Com intenso emprego de câmera na mão (como nas corridas de Antoine), o diretor Cédric Jimenez dá um ritmo acelerado à sua obra, o que é acentuado com a montagem veloz. Esteticamente, tudo é bem convincente: os cenários dos bairros periféricos são reais (pichações, plantações de maconha, paredes quebradas e sujas, homens mascarados etc.) e a caracterização das personagens é coerente (Antoine, por exemplo, além do coque no cabelo pintado de loiro, está sempre de regata e bermuda). Entretanto, não há nada criativo nesse quesito – no máximo, no terceiro ato, quando a intensificação da cor azul (paredes e peças de roupas em especial) fornece a ideia da repressão sentida pelas personagens principais.

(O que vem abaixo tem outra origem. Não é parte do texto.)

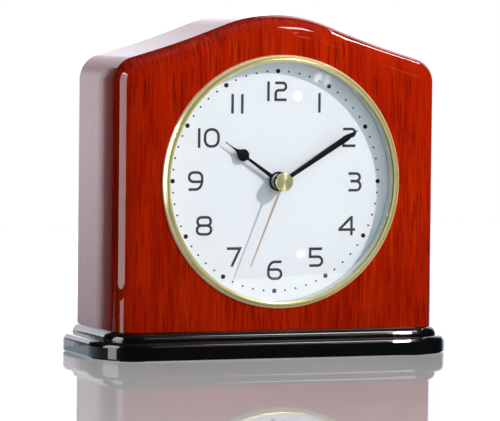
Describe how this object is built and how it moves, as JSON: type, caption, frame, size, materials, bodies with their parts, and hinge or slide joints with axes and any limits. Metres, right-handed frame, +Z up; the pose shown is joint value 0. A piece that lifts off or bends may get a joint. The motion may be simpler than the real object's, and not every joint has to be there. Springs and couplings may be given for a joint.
{
  "type": "desk clock",
  "caption": "Wooden desk clock with a humped top, stepped black base, gold bezel, white dial under domed glass, hour, minute and second hands, and a quartz movement.",
  "frame": {"origin": "on the ground under the middle of the bounding box, at the underside of the four pads", "axes": "+Z up, the dial faces -Y, +X to the right as the dial is read"},
  "size_m": [0.1726, 0.0706, 0.1551],
  "materials": {
    "black_lacquer": "hard wood or fibreboard under high-gloss black lacquer",
    "wood_lacquer": "red-brown veneer with fine dark pores under high-gloss clear lacquer",
    "raw_wood": "plain sawn wood, unfinished",
    "back_board": "thin stained fibreboard, satin",
    "felt": "dark felt",
    "gold_plate": "polished brass, gold colour",
    "turned_brass": "turned brass with a fine circular grain",
    "silver_ring": "satin silver",
    "dial_white": "matt white paint with printed dark grey numerals and dots",
    "black_hand": "black, semi-gloss",
    "rose_metal": "thin pressed metal, muted rose gold",
    "steel": "plain steel",
    "clear_glass": "clear domed glass",
    "rubber_black": "black rubber",
    "housing_plastic": "moulded black plastic",
    "movement_plastic": "moulded black plastic",
    "plate_plastic": "moulded natural plastic",
    "wheel_plastic": "moulded natural plastic",
    "core_iron": "stamped soft iron sheet",
    "magnet": "sintered magnet with a plastic pinion",
    "copper_wire": "fine enamelled copper wire",
    "bobbin_plastic": "moulded plastic",
    "board_green": "green circuit board",
    "epoxy_black": "black epoxy",
    "can_metal": "drawn metal can",
    "cell_wrap": "plain sleeve, no print",
    "contact_metal": "nickel-plated spring sheet"
  },
  "bodies": {
    "case": {"plinth_base": "black_lacquer", "plinth_step": "black_lacquer", "foot_pads": "felt", "plinth_screws": "steel", "front_panel": "wood_lacquer", "case_shell": "wood_lacquer", "floor_board": "raw_wood", "corner_blocks": "raw_wood", "back_panel": "back_board", "back_panel_screws": "turned_brass", "bezel": "gold_plate", "lens_glass": "clear_glass", "lens_gasket": "rubber_black", "rehaut_ring": "silver_ring", "dial_plate": "dial_white", "insert_housing": "housing_plastic", "grip_ring": "rubber_black", "movement_front_case": "movement_plastic", "movement_rear_cover": "movement_plastic", "movement_screws": "steel", "train_plate": "plate_plastic", "train_bridge": "plate_plastic", "train_pillars": "turned_brass", "stator": "core_iron", "coil_core": "core_iron", "coil_bobbin": "bobbin_plastic", "coil_winding": "copper_wire", "circuit_board": "board_green", "driver_chip": "epoxy_black", "quartz_can": "can_metal", "contact_positive": "contact_metal", "contact_negative": "contact_metal"},
    "second": {"seconds_wheel": "wheel_plastic", "second_hand": "rose_metal", "second_hand_cap": "turned_brass"},
    "rotor": {"rotor": "magnet"},
    "intermediate": {"intermediate_wheel": "wheel_plastic"},
    "third": {"third_wheel": "wheel_plastic"},
    "minute": {"centre_wheel": "wheel_plastic", "clutch_spring": "contact_metal", "minute_arbor": "wheel_plastic", "minute_collet": "steel", "minute_hand": "black_hand"},
    "motion": {"motion_wheel": "wheel_plastic"},
    "hour": {"hour_wheel": "wheel_plastic", "hour_collet": "steel", "hour_hand": "black_hand"},
    "setting": {"setting_knob": "movement_plastic"},
    "battery": {"battery_cell": "cell_wrap"}
  },
  "joints": [
    {"name": "second_hand_turn", "type": "hinge", "parent": "case", "child": "second", "pos_m": [0, -0.021, 0.0798], "axis": [0, 1, 0], "continuous": true},
    {"name": "rotor_turn", "type": "hinge", "parent": "case", "child": "rotor", "pos_m": [0.00664, -0.021, 0.08771], "axis": [0, 1, 0], "continuous": true},
    {"name": "intermediate_turn", "type": "hinge", "parent": "case", "child": "intermediate", "pos_m": [0.00394, -0.021, 0.08449], "axis": [0, 1, 0], "continuous": true},
    {"name": "third_turn", "type": "hinge", "parent": "case", "child": "third", "pos_m": [0.00575, -0.021, 0.07771], "axis": [0, 1, 0], "continuous": true},
    {"name": "minute_hand_turn", "type": "hinge", "parent": "case", "child": "minute", "pos_m": [0, -0.021, 0.0798], "axis": [0, 1, 0], "continuous": true},
    {"name": "motion_turn", "type": "hinge", "parent": "case", "child": "motion", "pos_m": [-0.009, -0.021, 0.0798], "axis": [0, 1, 0], "continuous": true},
    {"name": "hour_hand_turn", "type": "hinge", "parent": "case", "child": "hour", "pos_m": [0, -0.021, 0.0798], "axis": [0, 1, 0], "continuous": true},
    {"name": "setting_knob_turn", "type": "hinge", "parent": "case", "child": "setting", "pos_m": [-0.01416, -0.021, 0.08717], "axis": [0, 1, 0], "continuous": true},
    {"name": "battery_slide", "type": "slide", "parent": "case", "child": "battery", "axis": [0, 1, 0], "range_m": [0, 0.04]}
  ],
  "couplings": [
    {"joint": "rotor_turn", "follows": "second_hand_turn", "ratio": 30},
    {"joint": "intermediate_turn", "follows": "second_hand_turn", "ratio": -6},
    {"joint": "third_turn", "follows": "second_hand_turn", "ratio": -0.13333},
    {"joint": "minute_hand_turn", "follows": "second_hand_turn", "ratio": 0.016667},
    {"joint": "motion_turn", "follows": "second_hand_turn", "ratio": -0.0055556},
    {"joint": "hour_hand_turn", "follows": "second_hand_turn", "ratio": 0.0013889},
    {"joint": "setting_knob_turn", "follows": "second_hand_turn", "ratio": 0.016667}
  ]
}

É paradoxal que o roteiro de “Bac Nord: sob pressão” queira explorar a relativa heterodoxia das personagens sendo na mise en scène consideravelmente ortodoxo (o que não é ruim, mas paradoxal). Não há ousadia, apenas três personagens que interpretam seus próprios atos criminosos como lícitos porque voltados à supressão da criminalidade. Isso não é plenamente original, é verdade, mas a proposta da informante e o modo de pagá-la não são comuns, e é isso que consegue estimular alguma reflexão sobre a atuação policial.